In a 6-3 decision authored by Justice Sonia Sotomayor, the United States Supreme Court held that the Sixth Amendment right to a jury trial prohibits a judge from determining those facts necessary to increase the fine imposed in a criminal case. Instead, such findings are left squarely within the province of the jury.

Southern Union Co. v. United States, 11-94 builds on Apprendi v.
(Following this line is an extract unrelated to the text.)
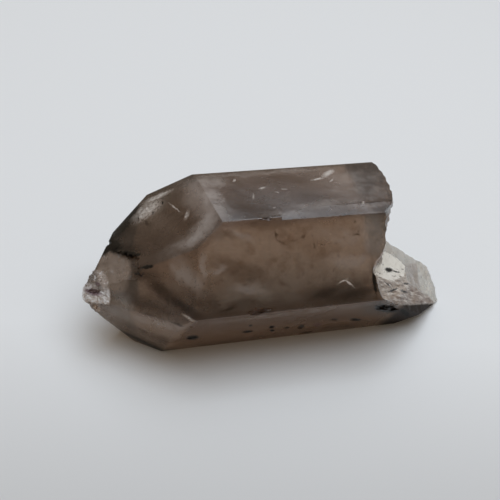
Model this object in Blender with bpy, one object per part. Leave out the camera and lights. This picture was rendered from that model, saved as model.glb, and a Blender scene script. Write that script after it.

New Jersey, 530 U. S. 466 (2000) and Blakely v.  Washington, 542 U. S. 296 (2004).  To wit:

"While the punishments at stake in these cases were imprisonment or a death sentence, there is no principled basis under Apprendi to treat criminal fines differently.  Apprendi’s “core concern”—to reserve to the jury “the determination of facts that warrant punishment for a specific statutory offense,”  Ice, 555 U.S., at 170—applies whether the sentence is a criminal fine or imprisonment or death.  Criminal fines, like these other forms of punishment, are penalties inflicted by the sovereign for the commission of offenses. Fines were by far the most common form of noncapital punishment in colonial America and they continue to be frequently imposed today. And, the amount of a fine, like the maximum term of imprisonment or eligibility for the death penalty, is often determined by reference to particular facts.  The Government argues that fines are less onerous than incarceration and the death sentence and therefore should be exempt from  Apprendi. But where a fine is  substantial enough to trigger the Sixth Amendment’s jury-trial guarantee, Apprendi applies in full."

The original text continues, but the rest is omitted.